[Start Stored records]

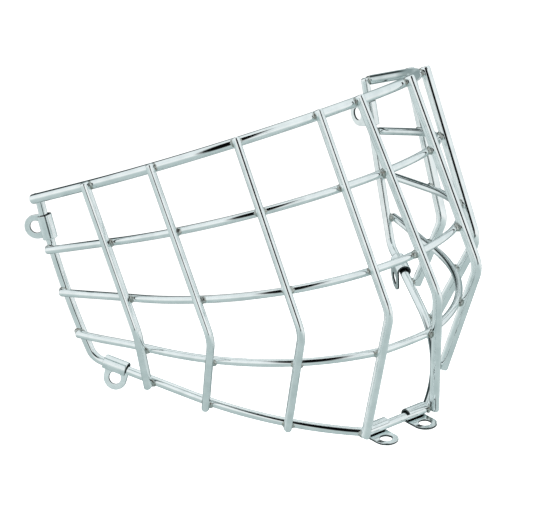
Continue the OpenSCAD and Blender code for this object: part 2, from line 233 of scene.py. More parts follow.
CLIP_PLACES = (
    ClipPlace("right_temple_clip", ClipSeat.TEMPLE, -1, 14.6, 30.0),
    ClipPlace("left_temple_clip", ClipSeat.TEMPLE, 1, 15.6, 6.0),
    ClipPlace("right_jaw_clip", ClipSeat.JAW, -1, 11.4, 18.0),
    ClipPlace("left_jaw_clip", ClipSeat.JAW, 1, 16.5, 10.0),
    ClipPlace("right_chin_clip", ClipSeat.CHIN, -1, 11.7, 57.0),
    ClipPlace("left_chin_clip", ClipSeat.CHIN, 1, 12.0, 57.0),
)


@dataclass(frozen=True)
class FlatCurve:
    """A flat curve from the middle of the face: straight, a near bend, a far bend and straight again.

    Each angle is the heading after its bend, in degrees.
    """

    half: float
    near_radius: float
    near_angle: float
    far_radius: float
    far_angle: float

    def at(self, s: float) -> tuple[float, float]:
        """Follows the curve.

        Args:
            s: The length along the curve.

        Returns:
            The sideways and the rearward distance.
        """
        near, far = radians(self.near_angle), radians(self.far_angle)
        past = s - self.half
        near_length = self.near_radius * near
        first = max(0.0, min(past / self.near_radius, near))
        second = max(near, min(near + (past - near_length) / self.far_radius, far))
        rest = max(0.0, past - near_length - self.far_radius * (far - near))
        side = (min(s, self.half) + self.near_radius * sin(first)
                + self.far_radius * (sin(second) - sin(near)) + rest * cos(far))
        rear = (self.near_radius * (1 - cos(first))
                + self.far_radius * (cos(near) - cos(second)) + rest * sin(far))
        return side, rear


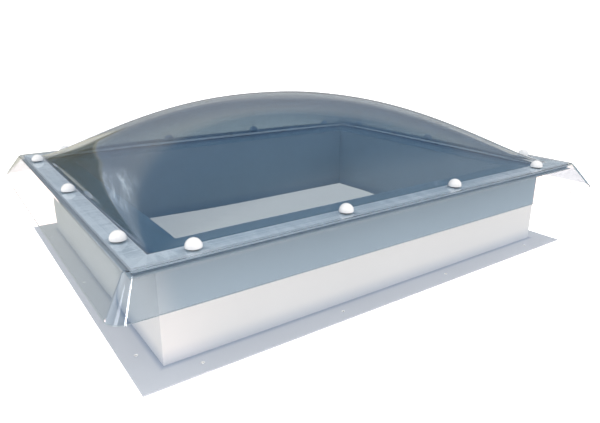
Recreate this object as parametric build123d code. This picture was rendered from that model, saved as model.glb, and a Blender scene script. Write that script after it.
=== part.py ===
from build123d import *
import math
import os

# Rectangular roof skylight: a double-skin clear dome on a vertical upstand kerb with a flat base flange.
# Millimetres. Origin: the centre of the roof opening in plan, on the underside of the base flange.
# X runs along the long sides, Y along the short sides, Z up.
# "o" below is a distance outwards from the outer face of the kerb wall, the same on all four sides.

# ---- driving dimensions ----
open_x = 1200.0            # clear opening, long way
open_y = 900.0             # clear opening, short way
wall = 76.0                # kerb wall, inner to outer face
base_out = 72.0            # base flange beyond the wall
base_t = 4.0               # base flange plate
kerb_top = 262.0           # height of the kerb's flat top
lip_out = 72.0             # top lip beyond the wall
lip_t = 3.0                # lip plate
profile_skin = 3.0         # outer skins of the hollow kerb profile
profile_web = 2.0          # its inner webs
profile_rows = 5           # closed chambers, one above the other
gasket_t = 4.3             # compressed foam seal
gasket_in = 22.0
gasket_out = 63.0
skin_t = 3.0               # both dome skins
ring_in = 18.6             # spacer ring, inner edge
ring_out = 66.0            # spacer ring and inner skin, outer edge
ring_t = 8.0
bend_out = 82.0            # rim of the outer skin turns down here
bend_r = 10.0
bend_corner_r = 18.0       # plan corner radius at the bend
skirt_out = 134.4          # lower edge of the drip skirt
skirt_z = 204.8
skirt_corner_r = 35.0      # plan corner radius at the skirt's lower edge
outer_rise = 222.4         # outer bulge above its flat rim
inner_rise = 216.0
inner_inset = 8.0          # foot of the inner bulge, inside that of the outer one
fix_o = 43.0               # line of the dome screws
fix_long = (-606.0, -205.5, 193.5, 594.0)   # positions along the long sides; the row sits a little off centre
fix_short = (-439.0, 8.0, 455.0)            # positions along the short sides
base_fix_o = 36.0          # line of the holes in the base flange
base_fix_long = (-600.0, -200.0, 200.0, 600.0)
base_fix_short = (-450.0, 0.0, 450.0)
base_hole_r = 3.0
base_mouth_r = 4.0         # small countersink at the top of each base hole
screw_r = 2.75
rib_w = 16.0               # rib under the lip that the screws bite in
rib_h = 8.0

# ---- derived ----
ox = open_x / 2 + wall     # outer face of the wall, half sizes
oy = open_y / 2 + wall
z_gasket = kerb_top
z_inner = z_gasket + gasket_t          # underside of the inner skin's rim
z_ring = z_inner + skin_t
z_outer = z_ring + ring_t              # underside of the outer skin's rim
z_top = z_outer + skin_t               # top of the outer skin's rim


def slab(o, z0, z1, corner=0.0):
    # solid block with the plan outline at distance o from the wall, between two heights
    w, d = 2 * (ox + o), 2 * (oy + o)
    outline = RectangleRounded(w, d, corner) if corner > 0 else Rectangle(w, d)
    return Pos(0, 0, z0) * extrude(outline, z1 - z0)


def frame(o_in, o_out, z0, z1, corner=0.0):
    return slab(o_out, z0, z1, corner) - slab(o_in, z0 - 1, z1 + 1)


def places(o, along_long, along_short):
    # the 14 fixing positions on a line at distance o from the wall
    out = [(v, y) for y in (-(oy + o), oy + o) for v in along_long]
    out += [(x, v) for x in (-(ox + o), ox + o) for v in along_short]
    return out


def pegs(points, r, z0, z1):
    return [Pos(x, y, z0) * Cylinder(r, z1 - z0, align=(Align.CENTER, Align.CENTER, Align.MIN)) for x, y in points]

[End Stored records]

The problem
Write out the data exactly as it stands.

Response to this exercise
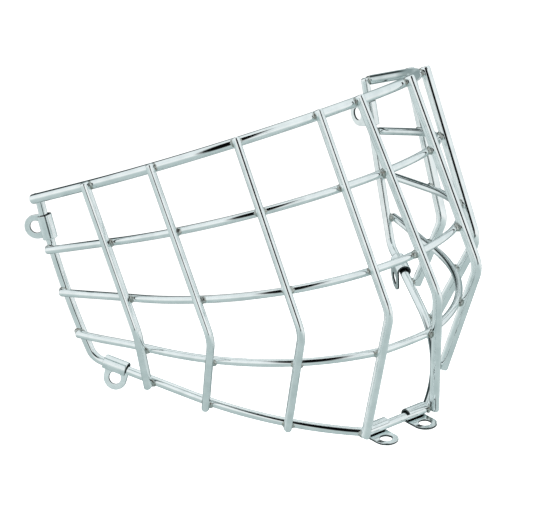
Continue the OpenSCAD and Blender code for this object: part 2, from line 233 of scene.py. More parts follow.
CLIP_PLACES = (
    ClipPlace("right_temple_clip", ClipSeat.TEMPLE, -1, 14.6, 30.0),
    ClipPlace("left_temple_clip", ClipSeat.TEMPLE, 1, 15.6, 6.0),
    ClipPlace("right_jaw_clip", ClipSeat.JAW, -1, 11.4, 18.0),
    ClipPlace("left_jaw_clip", ClipSeat.JAW, 1, 16.5, 10.0),
    ClipPlace("right_chin_clip", ClipSeat.CHIN, -1, 11.7, 57.0),
    ClipPlace("left_chin_clip", ClipSeat.CHIN, 1, 12.0, 57.0),
)


@dataclass(frozen=True)
class FlatCurve:
    """A flat curve from the middle of the face: straight, a near bend, a far bend and straight again.

    Each angle is the heading after its bend, in degrees.
    """

    half: float
    near_radius: float
    near_angle: float
    far_radius: float
    far_angle: float

    def at(self, s: float) -> tuple[float, float]:
        """Follows the curve.

        Args:
            s: The length along the curve.

        Returns:
            The sideways and the rearward distance.
        """
        near, far = radians(self.near_angle), radians(self.far_angle)
        past = s - self.half
        near_length = self.near_radius * near
        first = max(0.0, min(past / self.near_radius, near))
        second = max(near, min(near + (past - near_length) / self.far_radius, far))
        rest = max(0.0, past - near_length - self.far_radius * (far - near))
        side = (min(s, self.half) + self.near_radius * sin(first)
                + self.far_radius * (sin(second) - sin(near)) + rest * cos(far))
        rear = (self.near_radius * (1 - cos(first))
                + self.far_radius * (cos(near) - cos(second)) + rest * sin(far))
        return side, rear


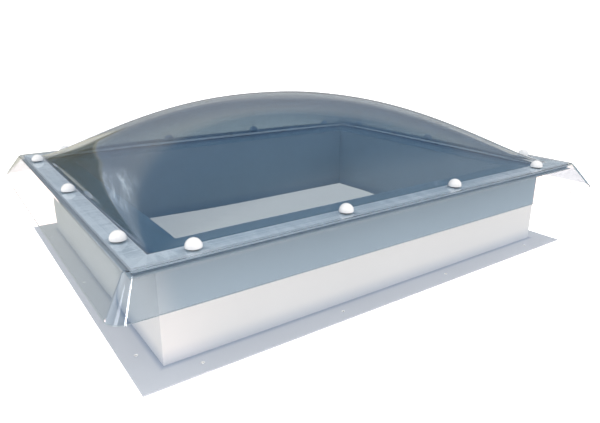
Recreate this object as parametric build123d code. This picture was rendered from that model, saved as model.glb, and a Blender scene script. Write that script after it.
=== part.py ===
from build123d import *
import math
import os

# Rectangular roof skylight: a double-skin clear dome on a vertical upstand kerb with a flat base flange.
# Millimetres. Origin: the centre of the roof opening in plan, on the underside of the base flange.
# X runs along the long sides, Y along the short sides, Z up.
# "o" below is a distance outwards from the outer face of the kerb wall, the same on all four sides.

# ---- driving dimensions ----
open_x = 1200.0            # clear opening, long way
open_y = 900.0             # clear opening, short way
wall = 76.0                # kerb wall, inner to outer face
base_out = 72.0            # base flange beyond the wall
base_t = 4.0               # base flange plate
kerb_top = 262.0           # height of the kerb's flat top
lip_out = 72.0             # top lip beyond the wall
lip_t = 3.0                # lip plate
profile_skin = 3.0         # outer skins of the hollow kerb profile
profile_web = 2.0          # its inner webs
profile_rows = 5           # closed chambers, one above the other
gasket_t = 4.3             # compressed foam seal
gasket_in = 22.0
gasket_out = 63.0
skin_t = 3.0               # both dome skins
ring_in = 18.6             # spacer ring, inner edge
ring_out = 66.0            # spacer ring and inner skin, outer edge
ring_t = 8.0
bend_out = 82.0            # rim of the outer skin turns down here
bend_r = 10.0
bend_corner_r = 18.0       # plan corner radius at the bend
skirt_out = 134.4          # lower edge of the drip skirt
skirt_z = 204.8
skirt_corner_r = 35.0      # plan corner radius at the skirt's lower edge
outer_rise = 222.4         # outer bulge above its flat rim
inner_rise = 216.0
inner_inset = 8.0          # foot of the inner bulge, inside that of the outer one
fix_o = 43.0               # line of the dome screws
fix_long = (-606.0, -205.5, 193.5, 594.0)   # positions along the long sides; the row sits a little off centre
fix_short = (-439.0, 8.0, 455.0)            # positions along the short sides
base_fix_o = 36.0          # line of the holes in the base flange
base_fix_long = (-600.0, -200.0, 200.0, 600.0)
base_fix_short = (-450.0, 0.0, 450.0)
base_hole_r = 3.0
base_mouth_r = 4.0         # small countersink at the top of each base hole
screw_r = 2.75
rib_w = 16.0               # rib under the lip that the screws bite in
rib_h = 8.0

# ---- derived ----
ox = open_x / 2 + wall     # outer face of the wall, half sizes
oy = open_y / 2 + wall
z_gasket = kerb_top
z_inner = z_gasket + gasket_t          # underside of the inner skin's rim
z_ring = z_inner + skin_t
z_outer = z_ring + ring_t              # underside of the outer skin's rim
z_top = z_outer + skin_t               # top of the outer skin's rim


def slab(o, z0, z1, corner=0.0):
    # solid block with the plan outline at distance o from the wall, between two heights
    w, d = 2 * (ox + o), 2 * (oy + o)
    outline = RectangleRounded(w, d, corner) if corner > 0 else Rectangle(w, d)
    return Pos(0, 0, z0) * extrude(outline, z1 - z0)


def frame(o_in, o_out, z0, z1, corner=0.0):
    return slab(o_out, z0, z1, corner) - slab(o_in, z0 - 1, z1 + 1)


def places(o, along_long, along_short):
    # the 14 fixing positions on a line at distance o from the wall
    out = [(v, y) for y in (-(oy + o), oy + o) for v in along_long]
    out += [(x, v) for x in (-(ox + o), ox + o) for v in along_short]
    return out


def pegs(points, r, z0, z1):
    return [Pos(x, y, z0) * Cylinder(r, z1 - z0, align=(Align.CENTER, Align.CENTER, Align.MIN)) for x, y in points]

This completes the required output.